The reason for this discrepancy became clear today. For along with the official Czech documentation, there was a further two pages in English, declaring what the Diocese in Europe and I already know – that there is no record of any convictions against my name, recorded in the UK.

As a result of the EU Council of Ministers Decision 2009/315/JHA, each EU member state, shares with each other, evidence of criminality recorded within their jurisdiction. Therefore, although I had not requested it, I also effectively received, an updated CRB clearance from the UK. Actually, it is from the ‘Disclosing and Barring Service (DBS), which is what the CRB was renamed in September 2012, for reasons that are beyond my comprehension!

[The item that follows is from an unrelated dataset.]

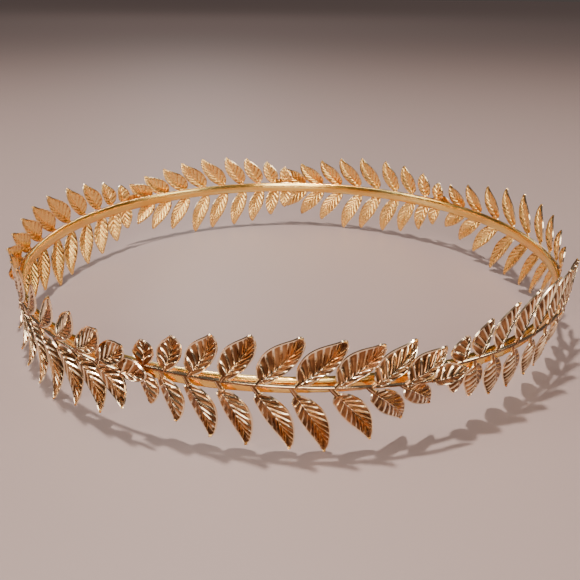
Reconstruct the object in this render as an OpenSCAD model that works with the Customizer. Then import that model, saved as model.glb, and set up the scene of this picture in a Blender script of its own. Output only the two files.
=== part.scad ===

Whilst fulfilling all the requirements of the ‘Safeguarding of Children, Young People and Vulnerable Adults Policy’ of my diocese, can at times, feel excessive and burdensome, I completely understand the reasons for them. For it has been the failure of the Roman Catholic Church to have a similar policy in place until recently, or even when belatedly put in place, the policy being bypassed or ignored, that has caused it so much adverse publicity in recent years, not forgetting the lives of the many innocent victims who have suffered at the hands of those who should have been caring for them.

Finally, on a lighter note, I could not help but notice the contrast in costs between the Czech Republic and the United Kingdom. To obtain my Czech certified ‘Extract from the Criminal Records of individuals’ today, cost me CZK 100 / £3.33 at current exchange rates. A new CRB (now DBS 😉 ) enhanced disclosure, currently costs £44.00 to obtain!